Ne pas relâcher. Un mot d’ordre encore plus vrai pour Jean-Philippe Tschumi. Après deux abandons en 2018 et 2019, l’athlète suisse conjurait enfin le sort en décrochant, au bout de l’effort, une magnifique médaille d’argent. « Je remercie Beñat, parce que je n’aurai pas fait un temps comme ça sans lui. Je n’ai pas beaucoup d’expérience sur des 160 km, c’était mon deuxième dans ma vie, à part ceux que je ne finis pas, donc ce n’est pas terrible, ironisait-il. Il m’a poussé, il m’a attendu dans le chemin des Anglais. C’était magnifique, il y a beaucoup d’émotions. »
Courtney Dauwalter rentre dans l’histoire
Le véritable exploit de la soirée est à mettre au compte de la fusée américaine Courney Dewaulter, vainqueure chez les dames en 24h37’47. Ultra-favorite de l’épreuve, l’ancienne skieuse de fond a pleinement assumé son statut en décrochant, pour sa première participation à la Diagonale des Fous, une historique quatrième place au scratch, devant certains cadors masculins, et loin devant la deuxième féminine, Anne-Lise Rousset Séguret (28h58’52). Avant elle, jamais une femme n’avait réussi à enlever un top 5 au scratch (Andrea Husser, 8e en 2017).
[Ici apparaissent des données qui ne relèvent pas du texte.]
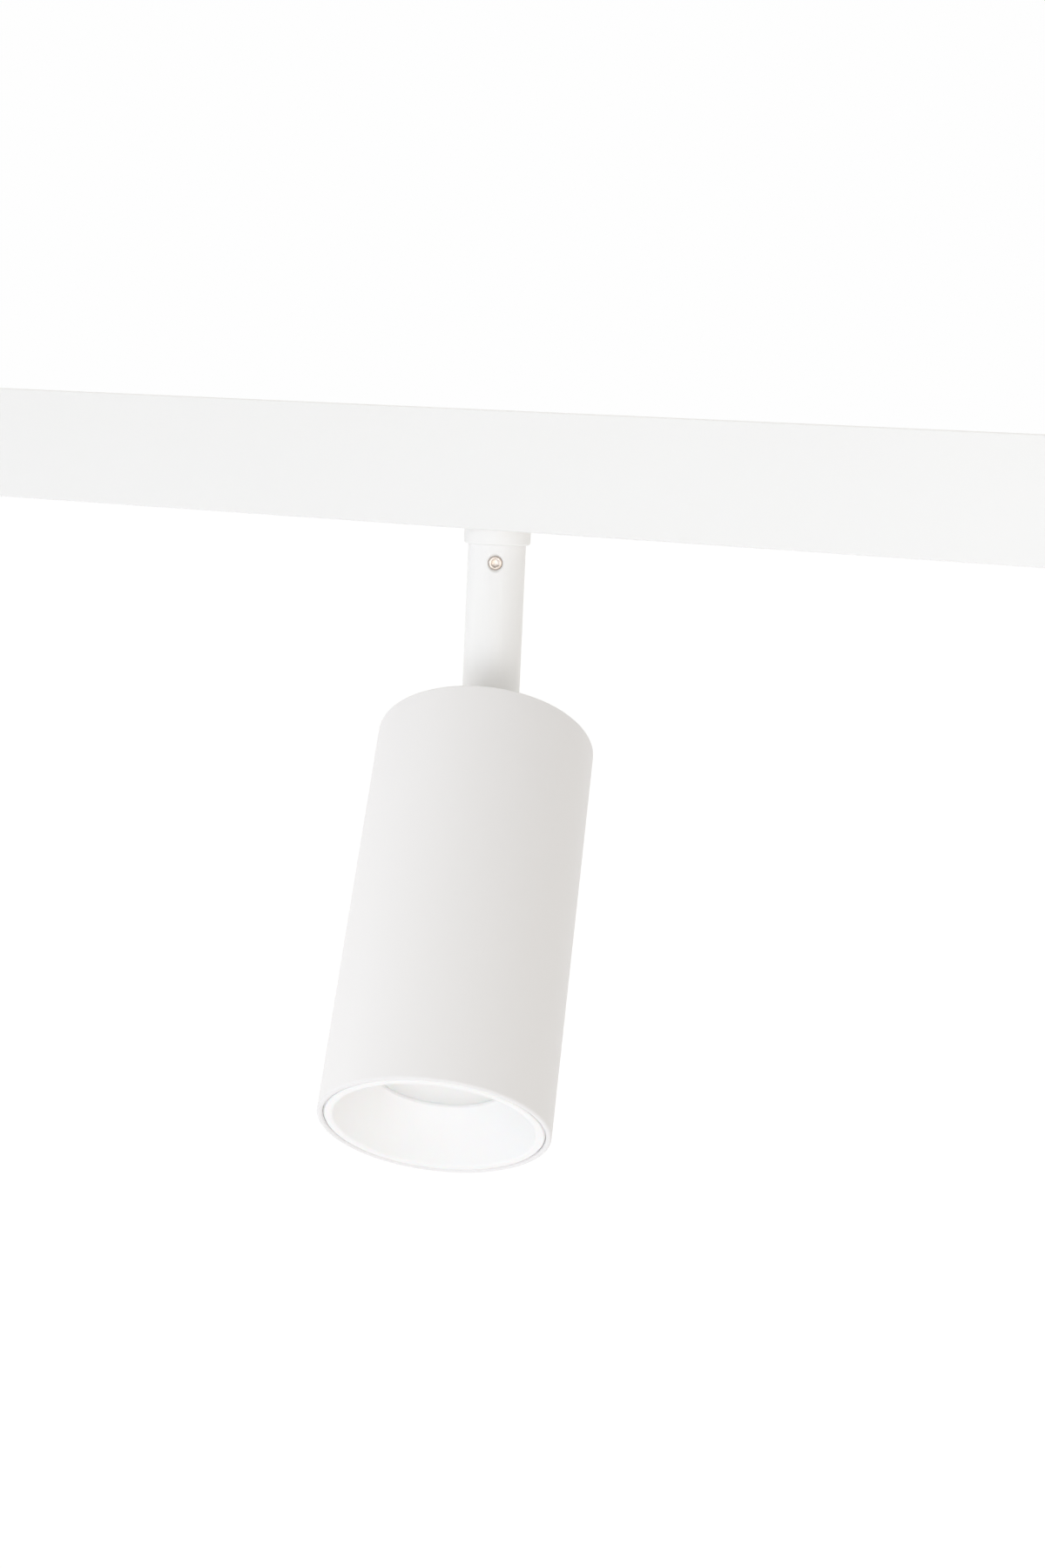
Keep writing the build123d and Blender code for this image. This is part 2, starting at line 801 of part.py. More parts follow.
def stem_knuckle():
    # A turned plug for the stem's end, milled to a tongue with an eye at the pivot.
    radius = stem_diameter / 2
    plug_top = knuckle_height + knuckle_plug
    plug = turned([
        (0, knuckle_height - knuckle_flange), (radius, knuckle_height - knuckle_flange),
        (radius, knuckle_height), (spigot_radius, knuckle_height), (spigot_radius, plug_top),
        (0, plug_top),
    ])
    web = Pos(0, (knuckle_height - knuckle_flange) / 2) * Rectangle(
        2 * spigot_radius, knuckle_height - knuckle_flange)
    tongue_face = web + Circle(tongue_eye)
    tongue = extrude(Plane.YZ * tongue_face, amount=tongue_thickness / 2, both=True)
    body = plug + tongue
    body -= Rot(0, 90, 0) * Cylinder(
        tilt_bolt_diameter / 2 + running_clearance, tongue_thickness + 2 * overshoot)
    # The lead's way through: a bore from above that leaves by a slot in the back of the tongue.
    slot_low = knuckle_height - knuckle_flange - lead_slot
    body -= rod(knuckle_bore / 2, knuckle_height, plug_top + overshoot)
    body -= block((-lead_slot / 2, lead_slot / 2), (-lead_slot / 2, radius + overshoot),
                  (slot_low, knuckle_height - knuckle_flange))
    body -= rod(lead_slot / 2, slot_low, knuckle_height + overshoot)
    return on_stem(Pos(0, 0, pivot_z) * body, head_azimuth)


# Tilt joint, drawn with the pivot at the origin and the pivot axis along X

def tilt_bolt():
    shank_end = -ear_outer_face - tilt_nut_thickness
    head_end = ear_outer_face + tilt_bolt_head_height
    bolt = turned([
        (0, shank_end), (tilt_bolt_diameter / 2, shank_end), (tilt_bolt_diameter / 2, ear_outer_face),
        (tilt_bolt_head / 2, ear_outer_face), (tilt_bolt_head / 2, head_end - tilt_bolt_edge),
        (tilt_bolt_head / 2 - tilt_bolt_edge, head_end), (0, head_end),
    ])
    bolt -= hex_rod(tilt_bolt_socket, head_end - tilt_bolt_socket_depth, head_end + overshoot)
    return on_head(Rot(0, 90, 0) * bolt)


def tilt_nut():
    nut = hex_rod(tilt_nut_flats, -ear_outer_face - tilt_nut_thickness, -ear_outer_face)
    nut -= rod(tilt_bolt_diameter / 2, -ear_outer_face - tilt_nut_thickness - overshoot, overshoot)
    return on_head(Rot(0, 90, 0) * nut)


def tilt_washers():
    washers = []
    for side in (-1, 1):
        faces = sorted((side * washer_inner_face, side * ear_inner_face))
        washer = ring(friction_washer_outer / 2, tilt_bolt_diameter / 2, *faces)
        washers.append(on_head(Rot(0, 90, 0) * washer))
    return washers


def bracket_screw_places():
    reach = bracket_length / 2 - bracket_screw_inset
    return [(0, -reach), (0, reach)]


def bracket_screw_body():
    return countersunk_screw(bracket_screw, bracket_screw_head, bracket_screw_length, bracket_top)


def head_bracket():
    # A clevis: two ears with round ends on a base plate that is screwed to the rear cap.
    ear_web = Pos(0, bracket_top / 2) * Rectangle(2 * ear_radius, -bracket_top)
    ear = Plane.YZ * (ear_web + Circle(ear_radius))
    body = Pos(0, 0, cap_top) * extrude(
        RectangleRounded(2 * (ear_outer_face + bracket_side), bracket_length, bracket_corner),
        amount=bracket_base)
    for side in (-1, 1):
        start = ear_inner_face if side > 0 else -ear_outer_face
        body += Pos(start, 0, 0) * extrude(ear, amount=ear_thickness)
    body -= Rot(0, 90, 0) * Cylinder(tilt_bolt_diameter / 2, 4 * ear_outer_face)
    for x, y in bracket_screw_places():
        body -= Pos(x, y, 0) * bracket_screw_body()
    return on_head(body)


def bracket_screws():
    screws = []
    for x, y in bracket_screw_places():
        socket = hex_rod(bracket_screw_socket, bracket_top - screw_socket_depth, bracket_top + overshoot)
        screws.append(on_head(Pos(x, y, 0) * (bracket_screw_body() - socket)))
    return screws


# Lamp head

def head_tube():
    tube = ring(head_radius, bore_radius, head_bottom, head_top)
    edges = tube.edges().filter_by(GeomType.CIRCLE)
    return on_head(fillet(edges, rim_round))


def cap_screw_places():
    return [
        (cap_screw_radius * cos(radians(angle)), cap_screw_radius * sin(radians(angle)))
        for angle in (30, 150, 270)
    ]


def rear_cap():
    disc = rod(bore_radius - rear_cap_fit, cap_under, cap_top)
    vent_middle = bore_radius - rear_cap_fit - vent_margin - vent_length / 2
    for place in range(vent_count):
        angle = 360 * place / vent_count
        x = vent_middle * cos(radians(angle))
        y = vent_middle * sin(radians(angle))
        near = [((x - a) ** 2 + (y - b) ** 2) ** 0.5 for a, b in cap_screw_places()]
        near_lead = ((x ** 2 + (y - lead_hole_y) ** 2) ** 0.5)
        if min(near) < cap_post or near_lead < lead_hole or abs(x) < vent_width:
            continue
        vent = SlotOverall(vent_length, vent_width, rotation=angle)
        disc -= Pos(x, y, cap_under) * extrude(vent, amount=rear_cap_thickness)
    for x, y in cap_screw_places():
        disc += rod(cap_post / 2, heat_sink_top, cap_under, x, y)
        disc -= rod(cap_screw / 2, heat_sink_top - overshoot, cap_top + overshoot, x, y)
    disc -= rod(lead_hole / 2, cap_under - overshoot, cap_top + overshoot, 0, lead_hole_y)
    for x, y in bracket_screw_places():
        disc -= Pos(x, y, 0) * bracket_screw_body()
    return on_head(disc)


def cap_screws():
    screws = []
    for x, y in cap_screw_places():
        head_face = cap_top + cap_screw_head_height
        screw = rod(cap_screw / 2, heat_sink_top - cap_screw_bite, cap_top)
        screw += rod(cap_screw_head / 2, cap_top, head_face)
        socket = hex_rod(cap_screw_socket, head_face - screw_socket_depth, head_face + overshoot)
        screws.append(on_head(Pos(x, y, 0) * (screw - socket)))
    return screws


def lead_grommet():
    bore = lead_grommet_bore / 2
    neck = lead_hole / 2
    flange = lead_flange_radius
    low = cap_under - lead_grommet_lip
    high = cap_top + lead_grommet_lip
    profile = [
        (bore, low), (flange, low), (flange, cap_under), (neck, cap_under),
        (neck, cap_top), (flange, cap_top), (flange, high), (bore, high),
    ]
    return on_head(Pos(0, lead_hole_y, 0) * turned(profile))


def heat_sink():
    # Radial fins round a core, on the thick base that the light source is bolted to.
    outer = bore_radius - heat_sink_fit
    section = Circle(heat_sink_core)
    fin = Pos(outer / 2, 0) * Rectangle(outer, fin_thickness)
    for place in range(fin_count):
        section += Rot(0, 0, 360 * place / fin_count) * fin
    fins = Pos(0, 0, heat_sink_under) * extrude(section, amount=heat_sink_top - heat_sink_under)
    body = fins & rod(outer, heat_sink_under, heat_sink_top)
    body += rod(outer, heat_sink_under, heat_sink_under + heat_sink_base)
    for x, y in cap_screw_places():
        body += rod(cap_post / 2, heat_sink_under, heat_sink_top, x, y)
        body -= rod(cap_screw / 2, heat_sink_top - cap_screw_bite, heat_sink_top + overshoot, x, y)
    for x, y in holder_screw_places():
        body -= rod(holder_screw / 2, heat_sink_under - overshoot,
                    heat_sink_under + holder_screw_bite, x, y)
    return on_head(body)


def holder_screw_places():
    return [(holder_screw_circle, 0), (-holder_screw_circle, 0)]


def thermal_pad():
    return on_head(rod(thermal_pad_diameter / 2, board_top, heat_sink_under))


def led_board():
    return on_head(rod(led_board_diameter / 2, board_under, board_top))


def led_emitter():
    return on_head(rod(emitter_diameter / 2, emitter_under, board_under))


def led_holder():
    # A moulded ring that clamps the board to the heat sink, cupped over the board's edge.
    low = holder_under
    outer = holder_diameter / 2
    inner = led_board_diameter / 2 + rear_cap_fit
    body = turned([
        (holder_bore / 2, low), (outer, low), (outer, heat_sink_under), (inner, heat_sink_under),
        (inner, board_under), (holder_bore / 2, board_under),
    ])
    for x, y in holder_screw_places():
        body -= rod(holder_screw / 2, low - overshoot, heat_sink_under + overshoot, x, y)
    return on_head(body)


def holder_screws():
    screws = []
    low = holder_under
    for x, y in holder_screw_places():
        screw = rod(holder_screw / 2, low, heat_sink_under + holder_screw_bite)
        screw += rod(holder_screw_head / 2, low - holder_screw_head_height, low)
        screws.append(on_head(Pos(x, y, 0) * screw))
    return screws


def inner_reflector():
    # A bowl that widens from the light source to the lens, with a flange on the gasket.
    belly = reflector_top - reflector_belly_depth
    inner = ThreePointArc((reflector_throat, reflector_top), (reflector_belly, belly),
                          (reflector_mouth, reflector_under))
    outer = ThreePointArc((reflector_throat + reflector_wall, reflector_top),
                          (reflector_belly + reflector_wall, belly),
                          (reflector_mouth + reflector_wall, reflector_under + reflector_wall))
    rim = Polyline(
        outer @ 1, (lens_radius, reflector_under + reflector_wall),
        (lens_radius, reflector_under), inner @ 1)
    face = make_face([inner, outer, rim, Line(inner @ 0, outer @ 0)])
    return on_head(revolve(Plane.XZ * face, axis=Axis.Z))


def lens():
    return on_head(rod(lens_radius, lens_under, gasket_under))


def lens_gasket():
    return on_head(ring(lens_radius, aperture_radius, gasket_under, reflector_under))


def baffle():
    # The white cone at the mouth, with its lip ring, the lens seat behind it and a long skirt.
    lip_inner = baffle_outer - baffle_lip
    slope = (lip_inner - aperture_radius) / baffle_depth
    thickness = baffle_wall * (1 + slope ** 2) ** 0.5
    skirt_inner = baffle_outer - baffle_wall
    cup_outer = lens_pocket + baffle_wall
    cup_top = reflector_under + reflector_wall

    def cone_back(radius):
        return baffle_face + (lip_inner + thickness - radius) / slope

    body = turned([
        (baffle_outer, baffle_face), (lip_inner, baffle_face),
        (aperture_radius, baffle_face + baffle_depth), (aperture_radius, lens_under),
        (lens_pocket, lens_under), (lens_pocket, cup_top), (cup_outer, cup_top),
        (cup_outer, cone_back(cup_outer)), (skirt_inner, cone_back(skirt_inner)),
        (skirt_inner, baffle_face + baffle_skirt), (baffle_outer, baffle_face + baffle_skirt),
    ])
    lip_edges = [
        edge for edge in body.edges().filter_by(GeomType.CIRCLE)
        if abs(edge.center().Z - baffle_face) < 0.01
    ]
    return on_head(fillet(lip_edges, baffle_edge))


def save(name, shapes):
    solids = shapes if isinstance(shapes, list) else [shapes]
    whole = [solid for shape in solids for solid in shape.solids()]
    export_step(Compound(children=whole) if len(whole) > 1 else whole[0], f"parts/{name}.step")


rear_insulator = insulator()
pieces = {
    "track_profile": track_profile(),
    "insulator_rear": rear_insulator,
    "insulator_front": mirror(rear_insulator, about=Plane.XZ),
    "copper_conductors": copper_conductors(),
    "earth_strip": earth_strip(),
    "feed_housing": feed_housing(),
    "feed_cover": feed_cover(),
    "feed_contacts": feed_contacts(),
    "feed_terminal_block": feed_terminal_block(),
    "feed_terminal_screws": feed_terminal_screws(),
    "cable_grommet": cable_grommet(),
    "end_cap": end_cap(),
    "adapter_housing": adapter_housing(),
    "adapter_cover": adapter_cover(),
    "adapter_cover_screws": adapter_cover_screws(),
    "driver_board": driver_board(),
    "driver_components": driver_components(),
    "earth_spring": earth_spring(),
    "pan_washer_upper": pan_washer_upper(),
    "pan_washer_lower": pan_washer_lower(),
    "lock_lever_left": lock_lever(lock_places[0]),
    "lock_wing_left": lock_wing(lock_places[0]),
    "lock_lever_right": lock_lever(lock_places[1]),
    "lock_wing_right": lock_wing(lock_places[1]),
    "contact_drum": contact_drum(),
    "contact_blades": contact_blades(),
    "pan_nipple": pan_nipple(),
    "pan_stop_washer": pan_stop_washer(),
    "pan_nut": pan_nut(),
    "collar": collar(),
    "stem_tube": stem_tube(),
    "set_screw": set_screw(),
    "stem_knuckle": stem_knuckle(),
    "tilt_bolt": tilt_bolt(),
    "tilt_nut": tilt_nut(),
    "tilt_washers": tilt_washers(),
    "head_bracket": head_bracket(),
    "bracket_screws": bracket_screws(),
    "head_tube": head_tube(),
    "rear_cap": rear_cap(),
    "cap_screws": cap_screws(),
    "lead_grommet": lead_grommet(),
    "heat_sink": heat_sink(),
    "thermal_pad": thermal_pad(),
    "led_board": led_board(),
    "led_emitter": led_emitter(),
    "led_holder": led_holder(),
    "holder_screws": holder_screws(),
    "inner_reflector": inner_reflector(),
    "lens": lens(),
    "lens_gasket": lens_gasket(),
    "baffle": baffle(),
}
for name, shapes in pieces.items():
    save(name, shapes)
print(len(pieces), "pieces written")
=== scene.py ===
import json
import math
import bmesh
import bpy
from mathutils import Matrix, Vector


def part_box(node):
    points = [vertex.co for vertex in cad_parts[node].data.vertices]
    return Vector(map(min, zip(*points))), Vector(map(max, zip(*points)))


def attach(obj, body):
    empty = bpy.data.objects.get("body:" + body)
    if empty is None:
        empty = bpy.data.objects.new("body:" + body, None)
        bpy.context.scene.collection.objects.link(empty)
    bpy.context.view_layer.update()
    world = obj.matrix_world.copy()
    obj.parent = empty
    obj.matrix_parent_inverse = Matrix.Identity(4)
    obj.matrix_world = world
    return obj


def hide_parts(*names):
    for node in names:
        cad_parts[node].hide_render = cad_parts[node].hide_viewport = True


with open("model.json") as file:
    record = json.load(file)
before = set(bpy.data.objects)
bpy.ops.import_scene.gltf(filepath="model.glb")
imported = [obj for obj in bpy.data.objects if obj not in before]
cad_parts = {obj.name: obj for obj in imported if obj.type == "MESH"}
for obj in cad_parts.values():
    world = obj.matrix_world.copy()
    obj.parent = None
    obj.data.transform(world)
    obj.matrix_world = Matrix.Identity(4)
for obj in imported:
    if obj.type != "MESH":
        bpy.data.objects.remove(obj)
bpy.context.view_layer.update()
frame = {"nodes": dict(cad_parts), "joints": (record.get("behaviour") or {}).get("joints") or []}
nodes = frame["nodes"]
joints = {joint["name"]: joint for joint in frame["joints"]}
mm = 0.001
weldGap = 0.001 * mm            # points closer than this are merged
smoothAngle = 32                # degrees, sharper edges stay sharp
mixA, mixB, mixed = 6, 7, 2     # a Mix node's two colour inputs and its colour output
print("frame loaded,", len(nodes), "nodes")


# Small helpers

def linear(hexCode):
    # sRGB hex to the linear values that the colour sockets take
    parts = [int(hexCode[n:n + 2], 16) / 255 for n in (1, 3, 5)]
    return [p / 12.92 if p <= 0.04045 else ((p + 0.055) / 1.055) ** 2.4 for p in parts] + [1.0]


def perMetre(size):
    # texture scale for a feature of so many millimetres
    return 1000 / size


def addNode(tree, kind, settings={}, inputs={}):
    # one shader node, its own settings, and its inputs as values or as links from other nodes
    node = tree.nodes.new("ShaderNode" + kind)
    for name, value in settings.items():
        setattr(node, name, value)
    for name, value in inputs.items():
        if isinstance(value, bpy.types.NodeSocket):
            tree.links.new(value, node.inputs[name])
        else:
            node.inputs[name].default_value = value
    return node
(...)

Malgré une chute avant son entrée dans le Cirque de Mafate, « la troisième sur le même genou », Courtney Dauwalter n’a pas faiblie, s’immisçant même un temps sur le podium provisoire (3e au 130e km). A l’issue d’une course pleinement maîtrisée, l’ultra-traileuse de 37 ans a longuement savouré son arrivée au stade de La Redoute (Saint-Denis), devant un public admiratif d’un tel exploit. « Je n‘avais aucune idée de la difficulté de la course, je voulais juste faire de mon mieux et voir ce que ça allait donner ! C’est toujours un plaisir de tenter de nouvelles choses, il n’y a aucune difficulté insurmontable donc j’ai voulu essayer. Je pensais que la course allait être moins dure que ça. Je suis très contente d’enfin pouvoir m’asseoir, souriait-elle. La partie la plus compliquée était à Rocheplate, j’ai eu du mal à supporter la chaleur, et ça n’arrêtait pas de monter ! »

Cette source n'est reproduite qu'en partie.